== WHAT THIS TASK INVOLVES ==
Repeat the material exactly, leaving nothing out.
>> Start
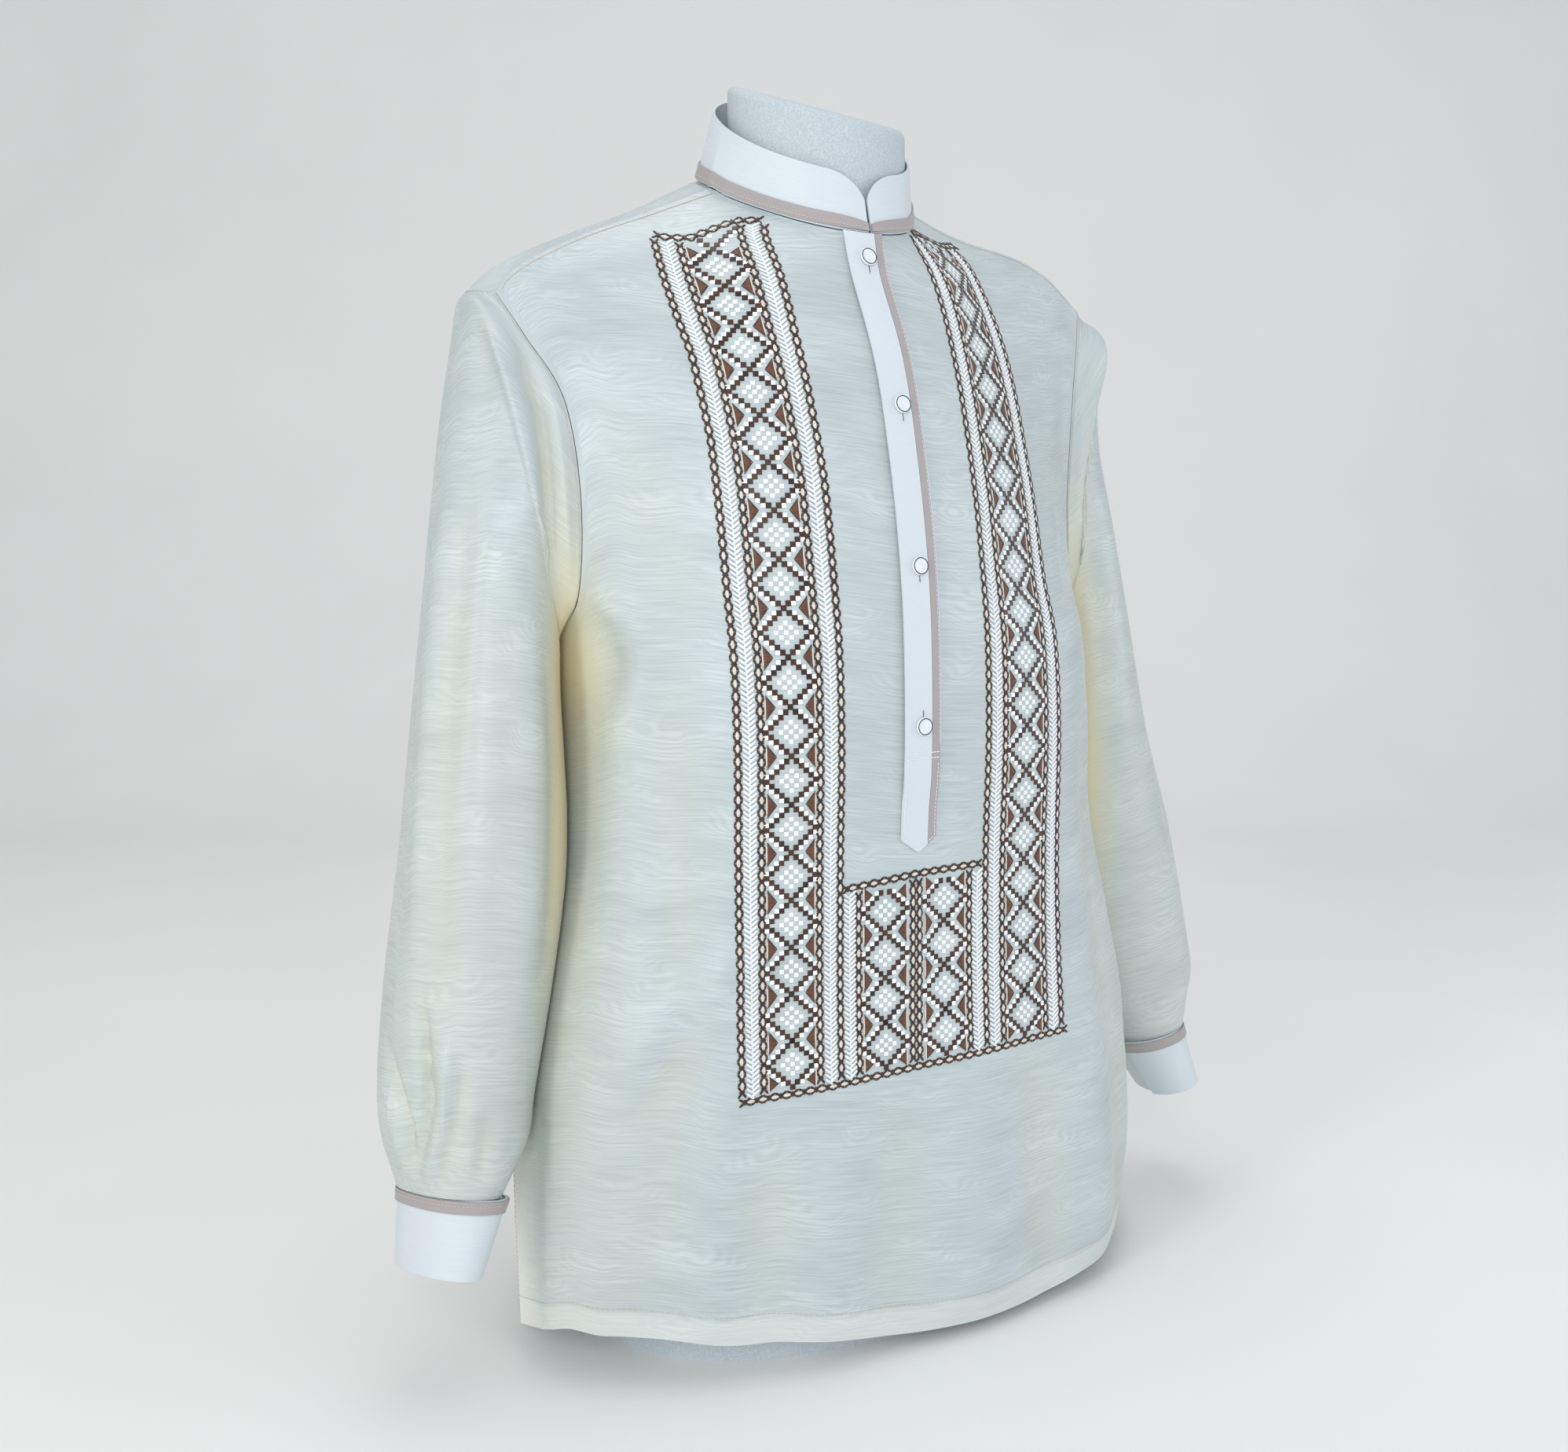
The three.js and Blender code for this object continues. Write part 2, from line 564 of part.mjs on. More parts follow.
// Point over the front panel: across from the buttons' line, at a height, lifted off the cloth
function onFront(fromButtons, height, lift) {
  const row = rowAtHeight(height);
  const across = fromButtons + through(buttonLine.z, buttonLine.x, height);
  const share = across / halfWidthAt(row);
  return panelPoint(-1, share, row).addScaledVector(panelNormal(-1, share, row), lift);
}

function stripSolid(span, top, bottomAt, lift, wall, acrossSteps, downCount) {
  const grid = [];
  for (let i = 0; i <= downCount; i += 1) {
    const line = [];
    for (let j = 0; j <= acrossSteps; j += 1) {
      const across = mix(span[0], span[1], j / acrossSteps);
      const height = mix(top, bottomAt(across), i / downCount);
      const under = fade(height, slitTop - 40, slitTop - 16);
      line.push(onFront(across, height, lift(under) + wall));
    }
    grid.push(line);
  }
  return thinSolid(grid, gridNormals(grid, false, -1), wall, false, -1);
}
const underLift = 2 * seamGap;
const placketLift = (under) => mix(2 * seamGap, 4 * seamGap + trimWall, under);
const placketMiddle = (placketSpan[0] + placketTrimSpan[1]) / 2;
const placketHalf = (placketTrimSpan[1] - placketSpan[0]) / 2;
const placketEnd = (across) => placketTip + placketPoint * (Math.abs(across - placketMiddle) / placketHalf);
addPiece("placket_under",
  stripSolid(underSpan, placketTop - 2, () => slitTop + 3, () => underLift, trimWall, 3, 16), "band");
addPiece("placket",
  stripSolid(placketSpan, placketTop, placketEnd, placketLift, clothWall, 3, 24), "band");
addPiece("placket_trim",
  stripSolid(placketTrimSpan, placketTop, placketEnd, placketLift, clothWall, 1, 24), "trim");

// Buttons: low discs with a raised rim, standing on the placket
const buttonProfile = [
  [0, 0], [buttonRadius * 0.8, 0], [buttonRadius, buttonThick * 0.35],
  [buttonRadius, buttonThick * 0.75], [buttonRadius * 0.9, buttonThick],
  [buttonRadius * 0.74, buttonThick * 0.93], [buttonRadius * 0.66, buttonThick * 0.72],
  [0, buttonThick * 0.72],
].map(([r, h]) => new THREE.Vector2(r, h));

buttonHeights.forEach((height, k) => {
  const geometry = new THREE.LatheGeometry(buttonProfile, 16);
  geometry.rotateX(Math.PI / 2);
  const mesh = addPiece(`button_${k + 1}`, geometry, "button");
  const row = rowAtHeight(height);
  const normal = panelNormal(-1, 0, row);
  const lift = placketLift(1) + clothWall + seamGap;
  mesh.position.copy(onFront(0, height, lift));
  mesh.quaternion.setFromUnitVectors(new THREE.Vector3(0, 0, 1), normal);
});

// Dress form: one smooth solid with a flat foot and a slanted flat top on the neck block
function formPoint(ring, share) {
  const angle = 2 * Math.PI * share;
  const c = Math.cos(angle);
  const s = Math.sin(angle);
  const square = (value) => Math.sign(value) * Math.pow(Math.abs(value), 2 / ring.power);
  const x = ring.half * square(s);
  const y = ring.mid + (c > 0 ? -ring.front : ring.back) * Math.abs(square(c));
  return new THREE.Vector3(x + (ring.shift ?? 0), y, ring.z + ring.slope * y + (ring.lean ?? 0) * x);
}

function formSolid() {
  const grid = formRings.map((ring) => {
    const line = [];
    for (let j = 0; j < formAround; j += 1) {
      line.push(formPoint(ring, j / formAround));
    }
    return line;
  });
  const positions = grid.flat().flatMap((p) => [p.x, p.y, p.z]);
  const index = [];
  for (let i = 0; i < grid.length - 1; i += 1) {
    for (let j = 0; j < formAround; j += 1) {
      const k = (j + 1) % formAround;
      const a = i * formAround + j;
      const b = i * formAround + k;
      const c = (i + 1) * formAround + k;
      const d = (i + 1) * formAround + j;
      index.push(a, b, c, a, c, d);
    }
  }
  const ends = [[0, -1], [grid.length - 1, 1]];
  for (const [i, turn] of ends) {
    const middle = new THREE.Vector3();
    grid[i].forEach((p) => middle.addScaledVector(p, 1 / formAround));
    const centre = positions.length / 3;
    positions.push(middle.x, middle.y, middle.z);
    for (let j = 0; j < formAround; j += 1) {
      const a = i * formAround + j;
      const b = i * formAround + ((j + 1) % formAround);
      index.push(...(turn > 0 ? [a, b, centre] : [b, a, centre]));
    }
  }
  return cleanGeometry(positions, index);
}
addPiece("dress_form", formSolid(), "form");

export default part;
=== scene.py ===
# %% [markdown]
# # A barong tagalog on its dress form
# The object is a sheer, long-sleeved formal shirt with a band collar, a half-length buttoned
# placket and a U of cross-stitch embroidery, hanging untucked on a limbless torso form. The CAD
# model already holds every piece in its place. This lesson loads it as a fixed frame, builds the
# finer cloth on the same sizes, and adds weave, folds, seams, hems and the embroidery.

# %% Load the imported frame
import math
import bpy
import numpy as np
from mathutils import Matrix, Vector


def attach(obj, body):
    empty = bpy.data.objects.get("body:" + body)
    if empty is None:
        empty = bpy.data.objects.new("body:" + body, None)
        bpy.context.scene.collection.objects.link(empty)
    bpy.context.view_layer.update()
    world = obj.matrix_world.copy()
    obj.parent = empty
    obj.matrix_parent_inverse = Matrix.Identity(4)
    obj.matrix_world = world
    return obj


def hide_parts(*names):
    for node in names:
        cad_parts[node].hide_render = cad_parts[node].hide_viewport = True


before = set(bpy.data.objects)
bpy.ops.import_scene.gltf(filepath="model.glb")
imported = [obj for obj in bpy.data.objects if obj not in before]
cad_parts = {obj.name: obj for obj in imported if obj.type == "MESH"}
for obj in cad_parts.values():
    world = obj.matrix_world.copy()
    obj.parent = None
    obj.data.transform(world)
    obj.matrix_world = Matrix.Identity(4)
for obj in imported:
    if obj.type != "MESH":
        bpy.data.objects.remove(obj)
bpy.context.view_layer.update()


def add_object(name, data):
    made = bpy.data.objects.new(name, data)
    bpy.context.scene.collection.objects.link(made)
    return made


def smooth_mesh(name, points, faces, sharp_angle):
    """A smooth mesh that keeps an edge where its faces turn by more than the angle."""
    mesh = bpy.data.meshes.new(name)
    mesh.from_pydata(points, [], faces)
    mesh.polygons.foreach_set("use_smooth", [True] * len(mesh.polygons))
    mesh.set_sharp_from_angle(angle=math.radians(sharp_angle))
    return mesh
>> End
== THE RESULT ==
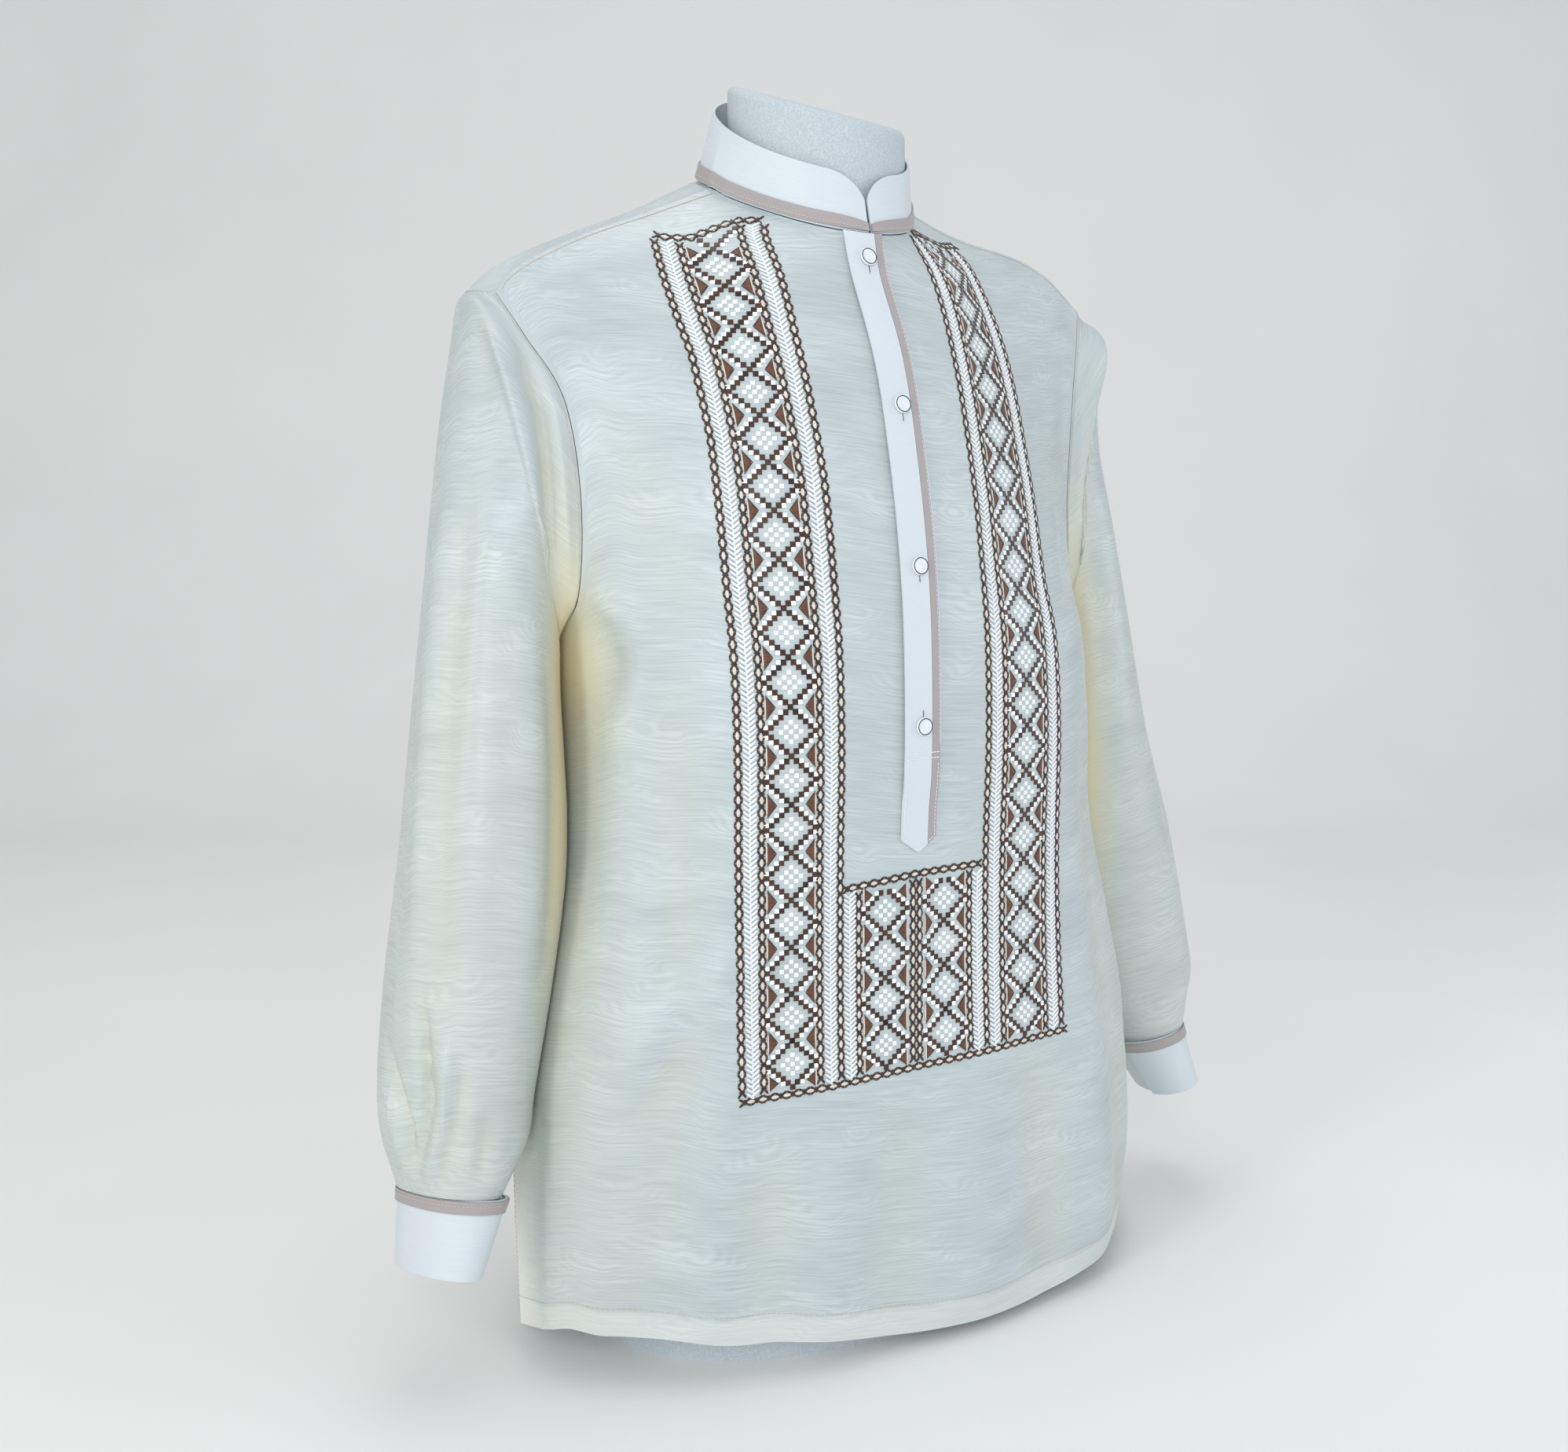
The three.js and Blender code for this object continues. Write part 2, from line 564 of part.mjs on. More parts follow.
// Point over the front panel: across from the buttons' line, at a height, lifted off the cloth
function onFront(fromButtons, height, lift) {
  const row = rowAtHeight(height);
  const across = fromButtons + through(buttonLine.z, buttonLine.x, height);
  const share = across / halfWidthAt(row);
  return panelPoint(-1, share, row).addScaledVector(panelNormal(-1, share, row), lift);
}

function stripSolid(span, top, bottomAt, lift, wall, acrossSteps, downCount) {
  const grid = [];
  for (let i = 0; i <= downCount; i += 1) {
    const line = [];
    for (let j = 0; j <= acrossSteps; j += 1) {
      const across = mix(span[0], span[1], j / acrossSteps);
      const height = mix(top, bottomAt(across), i / downCount);
      const under = fade(height, slitTop - 40, slitTop - 16);
      line.push(onFront(across, height, lift(under) + wall));
    }
    grid.push(line);
  }
  return thinSolid(grid, gridNormals(grid, false, -1), wall, false, -1);
}
const underLift = 2 * seamGap;
const placketLift = (under) => mix(2 * seamGap, 4 * seamGap + trimWall, under);
const placketMiddle = (placketSpan[0] + placketTrimSpan[1]) / 2;
const placketHalf = (placketTrimSpan[1] - placketSpan[0]) / 2;
const placketEnd = (across) => placketTip + placketPoint * (Math.abs(across - placketMiddle) / placketHalf);
addPiece("placket_under",
  stripSolid(underSpan, placketTop - 2, () => slitTop + 3, () => underLift, trimWall, 3, 16), "band");
addPiece("placket",
  stripSolid(placketSpan, placketTop, placketEnd, placketLift, clothWall, 3, 24), "band");
addPiece("placket_trim",
  stripSolid(placketTrimSpan, placketTop, placketEnd, placketLift, clothWall, 1, 24), "trim");

// Buttons: low discs with a raised rim, standing on the placket
const buttonProfile = [
  [0, 0], [buttonRadius * 0.8, 0], [buttonRadius, buttonThick * 0.35],
  [buttonRadius, buttonThick * 0.75], [buttonRadius * 0.9, buttonThick],
  [buttonRadius * 0.74, buttonThick * 0.93], [buttonRadius * 0.66, buttonThick * 0.72],
  [0, buttonThick * 0.72],
].map(([r, h]) => new THREE.Vector2(r, h));

buttonHeights.forEach((height, k) => {
  const geometry = new THREE.LatheGeometry(buttonProfile, 16);
  geometry.rotateX(Math.PI / 2);
  const mesh = addPiece(`button_${k + 1}`, geometry, "button");
  const row = rowAtHeight(height);
  const normal = panelNormal(-1, 0, row);
  const lift = placketLift(1) + clothWall + seamGap;
  mesh.position.copy(onFront(0, height, lift));
  mesh.quaternion.setFromUnitVectors(new THREE.Vector3(0, 0, 1), normal);
});

// Dress form: one smooth solid with a flat foot and a slanted flat top on the neck block
function formPoint(ring, share) {
  const angle = 2 * Math.PI * share;
  const c = Math.cos(angle);
  const s = Math.sin(angle);
  const square = (value) => Math.sign(value) * Math.pow(Math.abs(value), 2 / ring.power);
  const x = ring.half * square(s);
  const y = ring.mid + (c > 0 ? -ring.front : ring.back) * Math.abs(square(c));
  return new THREE.Vector3(x + (ring.shift ?? 0), y, ring.z + ring.slope * y + (ring.lean ?? 0) * x);
}

function formSolid() {
  const grid = formRings.map((ring) => {
    const line = [];
    for (let j = 0; j < formAround; j += 1) {
      line.push(formPoint(ring, j / formAround));
    }
    return line;
  });
  const positions = grid.flat().flatMap((p) => [p.x, p.y, p.z]);
  const index = [];
  for (let i = 0; i < grid.length - 1; i += 1) {
    for (let j = 0; j < formAround; j += 1) {
      const k = (j + 1) % formAround;
      const a = i * formAround + j;
      const b = i * formAround + k;
      const c = (i + 1) * formAround + k;
      const d = (i + 1) * formAround + j;
      index.push(a, b, c, a, c, d);
    }
  }
  const ends = [[0, -1], [grid.length - 1, 1]];
  for (const [i, turn] of ends) {
    const middle = new THREE.Vector3();
    grid[i].forEach((p) => middle.addScaledVector(p, 1 / formAround));
    const centre = positions.length / 3;
    positions.push(middle.x, middle.y, middle.z);
    for (let j = 0; j < formAround; j += 1) {
      const a = i * formAround + j;
      const b = i * formAround + ((j + 1) % formAround);
      index.push(...(turn > 0 ? [a, b, centre] : [b, a, centre]));
    }
  }
  return cleanGeometry(positions, index);
}
addPiece("dress_form", formSolid(), "form");

export default part;
=== scene.py ===
# %% [markdown]
# # A barong tagalog on its dress form
# The object is a sheer, long-sleeved formal shirt with a band collar, a half-length buttoned
# placket and a U of cross-stitch embroidery, hanging untucked on a limbless torso form. The CAD
# model already holds every piece in its place. This lesson loads it as a fixed frame, builds the
# finer cloth on the same sizes, and adds weave, folds, seams, hems and the embroidery.

# %% Load the imported frame
import math
import bpy
import numpy as np
from mathutils import Matrix, Vector


def attach(obj, body):
    empty = bpy.data.objects.get("body:" + body)
    if empty is None:
        empty = bpy.data.objects.new("body:" + body, None)
        bpy.context.scene.collection.objects.link(empty)
    bpy.context.view_layer.update()
    world = obj.matrix_world.copy()
    obj.parent = empty
    obj.matrix_parent_inverse = Matrix.Identity(4)
    obj.matrix_world = world
    return obj


def hide_parts(*names):
    for node in names:
        cad_parts[node].hide_render = cad_parts[node].hide_viewport = True


before = set(bpy.data.objects)
bpy.ops.import_scene.gltf(filepath="model.glb")
imported = [obj for obj in bpy.data.objects if obj not in before]
cad_parts = {obj.name: obj for obj in imported if obj.type == "MESH"}
for obj in cad_parts.values():
    world = obj.matrix_world.copy()
    obj.parent = None
    obj.data.transform(world)
    obj.matrix_world = Matrix.Identity(4)
for obj in imported:
    if obj.type != "MESH":
        bpy.data.objects.remove(obj)
bpy.context.view_layer.update()


def add_object(name, data):
    made = bpy.data.objects.new(name, data)
    bpy.context.scene.collection.objects.link(made)
    return made


def smooth_mesh(name, points, faces, sharp_angle):
    """A smooth mesh that keeps an edge where its faces turn by more than the angle."""
    mesh = bpy.data.meshes.new(name)
    mesh.from_pydata(points, [], faces)
    mesh.polygons.foreach_set("use_smooth", [True] * len(mesh.polygons))
    mesh.set_sharp_from_angle(angle=math.radians(sharp_angle))
    return mesh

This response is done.